Overseeing improvements in Midtown used to be the job of former police chief and deputy mayor Goliath Davis who Foster fired during the first half of his administration.
“Now, Goliath had been not just the police chief, but had been the deputy mayor of that area and it was while he was deputy mayor and Mayor Baker was mayor that we saw things come to Midtown that hadn’t been happened there in a long time – grocery stores, post offices, banks – so he had more than the tools of police chief in doing that. He was let go in 2011. So, what I’m hearing is Mr. Foster couldn’t find anyone in our community between 2011 and two weeks before the election that fulfill the requirements of the position that he’s looking for. I find that hard to believe.”
The two candidates were also asked whether or not they thought refurbishing the Pier was a viable option for the city. A local architecture firm claims the job can be done with less retail space and some other modifications for $24 million – less than half of what the city has budgeted for a new pier. Kriseman said he’s against using tax payer dollars to rebuild what’s already there, but is willing to hear from residents. Foster agreed, but the two candidates differed on how to come up with a new plan now that the Lens has axed.
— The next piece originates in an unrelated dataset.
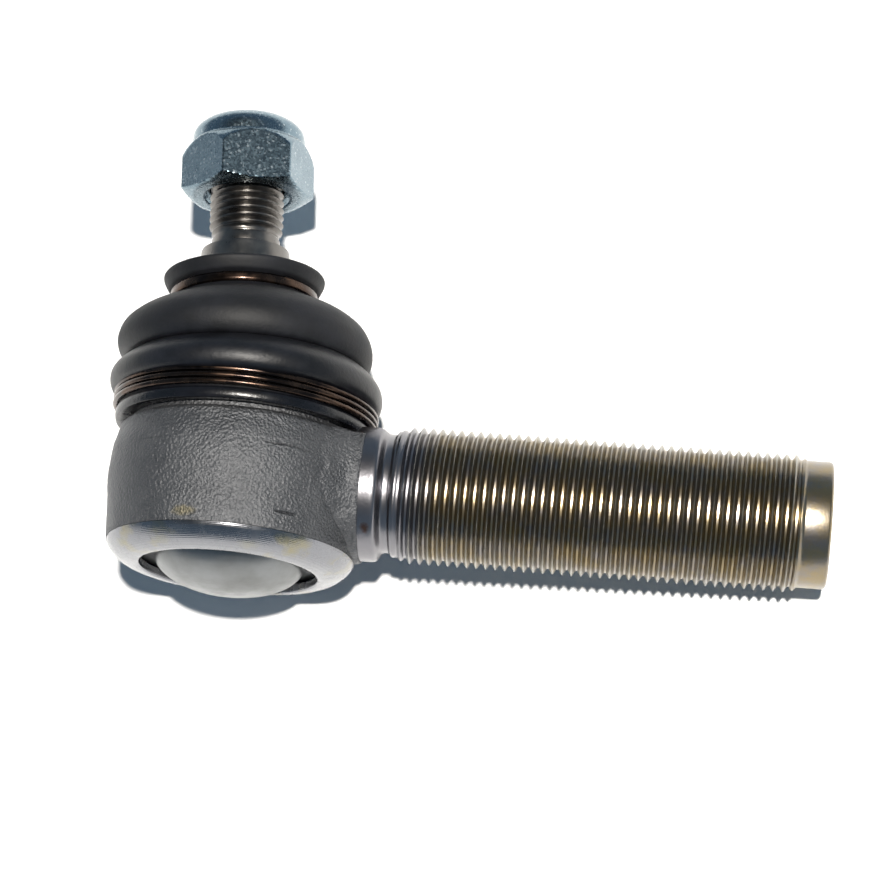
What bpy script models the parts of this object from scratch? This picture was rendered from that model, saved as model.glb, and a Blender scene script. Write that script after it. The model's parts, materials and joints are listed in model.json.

“We’re starting the next process going with function first and then building the form around it. That’s a detailed survey. That’s a survey scientifically done with people talking to real citizens. It’s the same survey that people can take online. It’s doing a request for proposal to make sure we hire the brightest and best architect.”
Kriseman argued that residents should be able to see plans first before choosing an architect, arguing that Foster’s idea would likely lead to the same problems that led to the demise of the Lens. Election Day is November 5, but voters in St. Petersburg can request a mail-in ballot to vote early.